### [REQUIRED WORK]
Extract each line holding the word "rigid" from the entries.
============
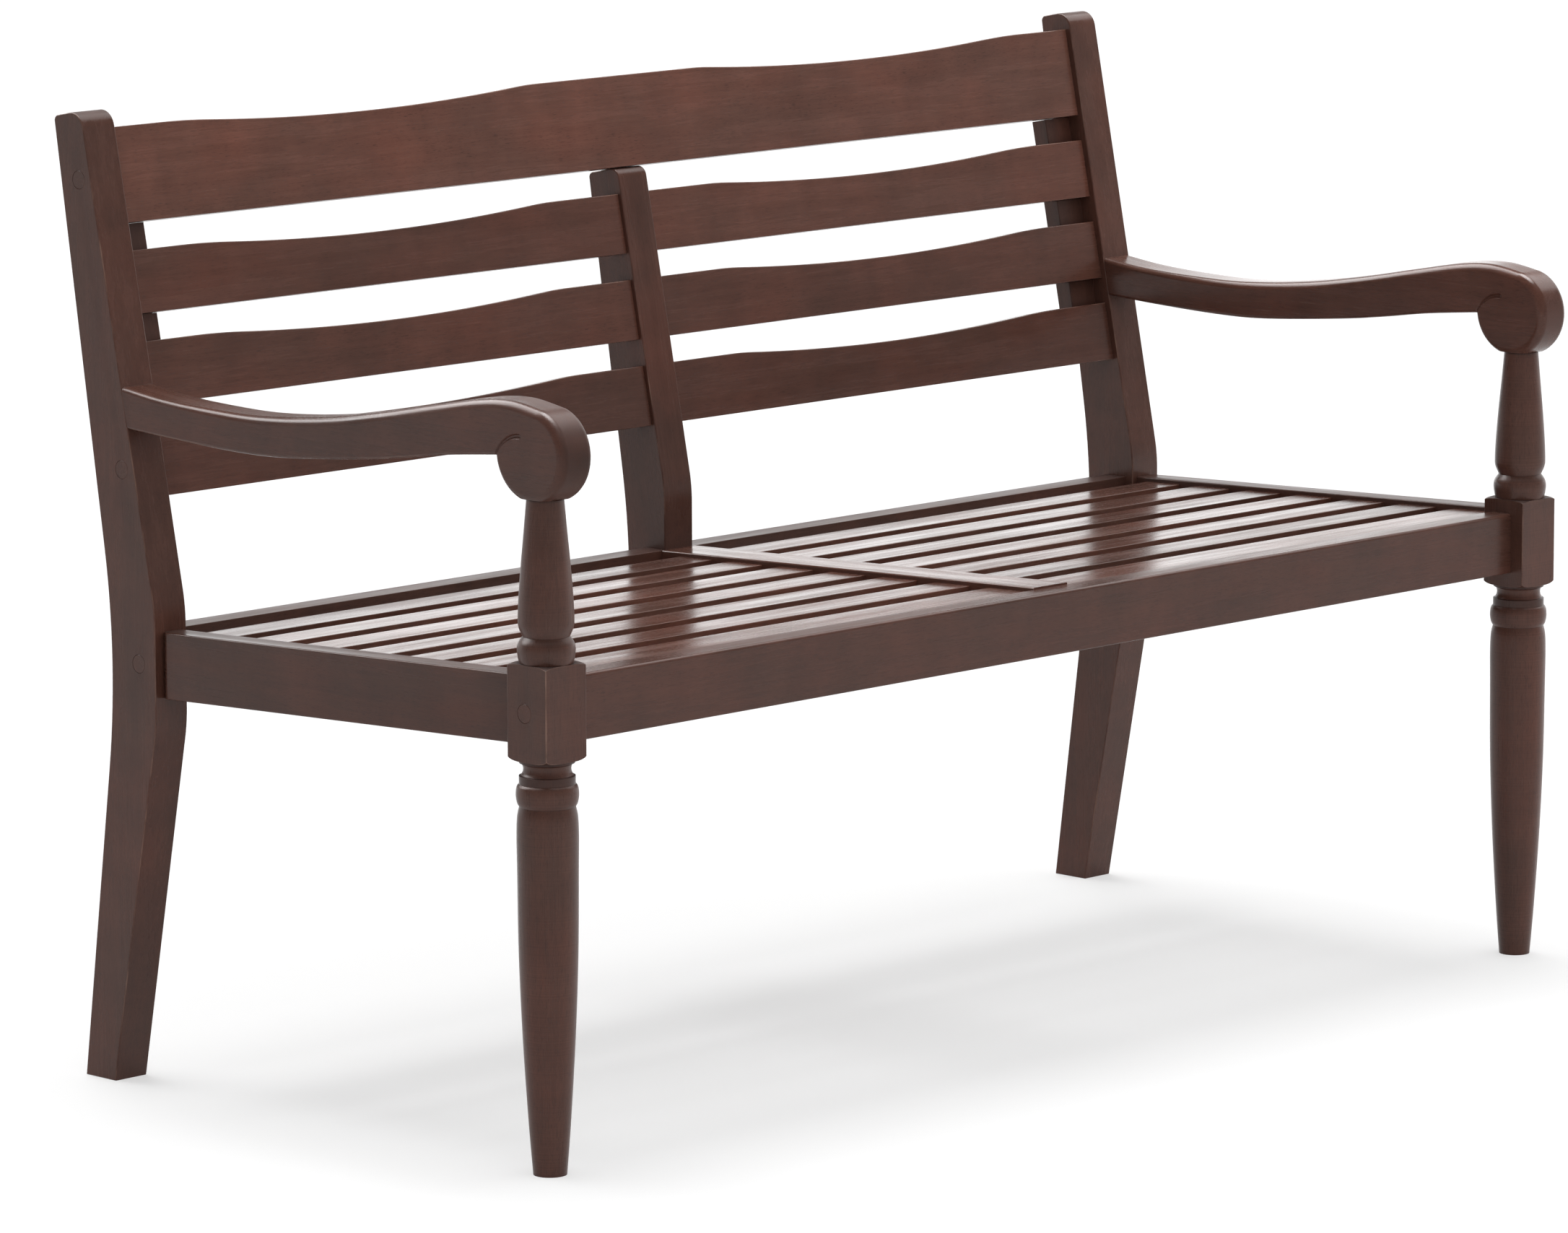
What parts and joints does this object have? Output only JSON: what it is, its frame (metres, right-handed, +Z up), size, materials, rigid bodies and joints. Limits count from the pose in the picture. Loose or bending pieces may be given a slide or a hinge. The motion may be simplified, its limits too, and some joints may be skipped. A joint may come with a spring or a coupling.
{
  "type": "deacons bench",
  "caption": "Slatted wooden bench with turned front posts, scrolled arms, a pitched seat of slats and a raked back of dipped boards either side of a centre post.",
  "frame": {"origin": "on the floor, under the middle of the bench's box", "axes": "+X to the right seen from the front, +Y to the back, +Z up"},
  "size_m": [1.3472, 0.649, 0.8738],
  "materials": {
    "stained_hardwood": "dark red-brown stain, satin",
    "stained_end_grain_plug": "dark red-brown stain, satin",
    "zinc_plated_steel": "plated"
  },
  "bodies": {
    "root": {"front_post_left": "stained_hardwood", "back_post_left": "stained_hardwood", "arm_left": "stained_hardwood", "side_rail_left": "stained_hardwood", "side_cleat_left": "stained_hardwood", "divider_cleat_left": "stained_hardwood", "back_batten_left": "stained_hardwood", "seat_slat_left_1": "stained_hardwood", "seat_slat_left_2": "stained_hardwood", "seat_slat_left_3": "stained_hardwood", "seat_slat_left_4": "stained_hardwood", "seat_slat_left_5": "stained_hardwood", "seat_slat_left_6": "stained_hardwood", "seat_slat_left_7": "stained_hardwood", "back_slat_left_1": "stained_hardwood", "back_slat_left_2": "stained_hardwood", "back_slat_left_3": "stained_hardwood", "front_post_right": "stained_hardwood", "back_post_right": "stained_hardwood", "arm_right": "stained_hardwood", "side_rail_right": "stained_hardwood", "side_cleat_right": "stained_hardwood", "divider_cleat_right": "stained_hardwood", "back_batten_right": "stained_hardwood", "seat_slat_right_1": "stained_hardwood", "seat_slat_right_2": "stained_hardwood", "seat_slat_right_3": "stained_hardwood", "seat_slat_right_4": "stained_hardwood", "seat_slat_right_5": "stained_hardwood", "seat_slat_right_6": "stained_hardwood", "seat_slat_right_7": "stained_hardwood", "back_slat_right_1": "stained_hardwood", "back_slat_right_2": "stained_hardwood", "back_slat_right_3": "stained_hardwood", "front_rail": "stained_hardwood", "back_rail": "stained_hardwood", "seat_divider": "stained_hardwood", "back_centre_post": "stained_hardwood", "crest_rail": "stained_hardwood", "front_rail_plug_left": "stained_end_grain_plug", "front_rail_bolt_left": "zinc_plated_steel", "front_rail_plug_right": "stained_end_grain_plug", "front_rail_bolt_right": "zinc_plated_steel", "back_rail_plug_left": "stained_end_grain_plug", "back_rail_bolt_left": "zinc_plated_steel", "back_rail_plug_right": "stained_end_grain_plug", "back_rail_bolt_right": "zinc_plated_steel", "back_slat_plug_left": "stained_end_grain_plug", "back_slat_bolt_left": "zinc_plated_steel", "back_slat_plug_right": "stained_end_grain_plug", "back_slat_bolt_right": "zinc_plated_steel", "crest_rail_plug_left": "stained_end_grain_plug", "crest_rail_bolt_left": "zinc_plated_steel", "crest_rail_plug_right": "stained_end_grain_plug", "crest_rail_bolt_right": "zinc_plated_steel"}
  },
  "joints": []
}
============
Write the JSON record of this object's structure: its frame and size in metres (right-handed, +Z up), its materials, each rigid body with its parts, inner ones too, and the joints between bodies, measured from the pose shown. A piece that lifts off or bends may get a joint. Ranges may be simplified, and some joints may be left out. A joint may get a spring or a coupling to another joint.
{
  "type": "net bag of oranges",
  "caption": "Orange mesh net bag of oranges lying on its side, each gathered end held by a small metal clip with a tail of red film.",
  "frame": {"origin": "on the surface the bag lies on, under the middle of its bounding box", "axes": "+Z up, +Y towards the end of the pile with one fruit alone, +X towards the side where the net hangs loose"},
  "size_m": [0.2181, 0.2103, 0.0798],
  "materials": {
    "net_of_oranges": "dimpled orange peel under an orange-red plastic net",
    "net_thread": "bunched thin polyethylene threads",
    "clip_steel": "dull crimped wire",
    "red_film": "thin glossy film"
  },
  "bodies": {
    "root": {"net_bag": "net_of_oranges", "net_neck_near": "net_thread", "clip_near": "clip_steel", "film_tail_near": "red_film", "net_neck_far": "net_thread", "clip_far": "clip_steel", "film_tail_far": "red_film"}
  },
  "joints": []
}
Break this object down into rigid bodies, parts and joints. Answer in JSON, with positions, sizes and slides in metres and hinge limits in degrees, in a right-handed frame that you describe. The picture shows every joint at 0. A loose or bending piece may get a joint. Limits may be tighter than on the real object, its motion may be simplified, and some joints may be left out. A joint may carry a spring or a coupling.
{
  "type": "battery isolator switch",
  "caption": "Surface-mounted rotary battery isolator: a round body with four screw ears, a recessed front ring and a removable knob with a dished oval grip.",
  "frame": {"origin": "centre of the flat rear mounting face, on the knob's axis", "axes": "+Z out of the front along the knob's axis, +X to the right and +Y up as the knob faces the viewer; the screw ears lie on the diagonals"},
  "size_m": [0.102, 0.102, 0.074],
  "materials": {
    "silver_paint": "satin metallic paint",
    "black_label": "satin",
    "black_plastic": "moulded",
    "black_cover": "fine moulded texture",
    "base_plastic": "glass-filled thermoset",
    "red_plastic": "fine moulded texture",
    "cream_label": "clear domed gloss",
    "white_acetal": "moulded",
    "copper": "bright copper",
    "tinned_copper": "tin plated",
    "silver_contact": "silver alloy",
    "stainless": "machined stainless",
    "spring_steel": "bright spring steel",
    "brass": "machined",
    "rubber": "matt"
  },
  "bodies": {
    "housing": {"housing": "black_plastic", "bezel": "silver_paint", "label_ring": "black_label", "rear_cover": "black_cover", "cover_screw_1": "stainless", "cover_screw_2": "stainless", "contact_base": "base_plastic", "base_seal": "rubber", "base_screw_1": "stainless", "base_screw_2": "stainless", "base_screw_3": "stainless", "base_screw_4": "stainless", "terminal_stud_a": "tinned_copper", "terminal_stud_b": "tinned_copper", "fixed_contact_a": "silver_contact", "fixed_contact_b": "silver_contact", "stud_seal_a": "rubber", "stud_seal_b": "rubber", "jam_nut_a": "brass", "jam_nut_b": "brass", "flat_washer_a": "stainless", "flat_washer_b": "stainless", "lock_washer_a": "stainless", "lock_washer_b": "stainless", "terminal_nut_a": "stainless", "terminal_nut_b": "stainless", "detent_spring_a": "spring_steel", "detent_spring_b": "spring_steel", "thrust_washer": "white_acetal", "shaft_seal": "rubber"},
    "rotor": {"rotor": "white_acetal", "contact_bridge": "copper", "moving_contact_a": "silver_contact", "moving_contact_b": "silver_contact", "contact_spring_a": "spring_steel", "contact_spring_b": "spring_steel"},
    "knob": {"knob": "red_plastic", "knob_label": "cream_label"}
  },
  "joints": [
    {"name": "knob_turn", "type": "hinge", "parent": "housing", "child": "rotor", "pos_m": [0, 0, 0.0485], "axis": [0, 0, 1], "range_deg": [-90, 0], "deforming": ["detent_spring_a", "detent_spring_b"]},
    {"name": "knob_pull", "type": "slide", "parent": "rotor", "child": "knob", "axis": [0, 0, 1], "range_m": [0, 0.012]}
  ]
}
============
### [TASK RESPONSE]
What parts and joints does this object have? Output only JSON: what it is, its frame (metres, right-handed, +Z up), size, materials, rigid bodies and joints. Limits count from the pose in the picture. Loose or bending pieces may be given a slide or a hinge. The motion may be simplified, its limits too, and some joints may be skipped. A joint may come with a spring or a coupling.
Write the JSON record of this object's structure: its frame and size in metres (right-handed, +Z up), its materials, each rigid body with its parts, inner ones too, and the joints between bodies, measured from the pose shown. A piece that lifts off or bends may get a joint. Ranges may be simplified, and some joints may be left out. A joint may get a spring or a coupling to another joint.
Break this object down into rigid bodies, parts and joints. Answer in JSON, with positions, sizes and slides in metres and hinge limits in degrees, in a right-handed frame that you describe. The picture shows every joint at 0. A loose or bending piece may get a joint. Limits may be tighter than on the real object, its motion may be simplified, and some joints may be left out. A joint may carry a spring or a coupling.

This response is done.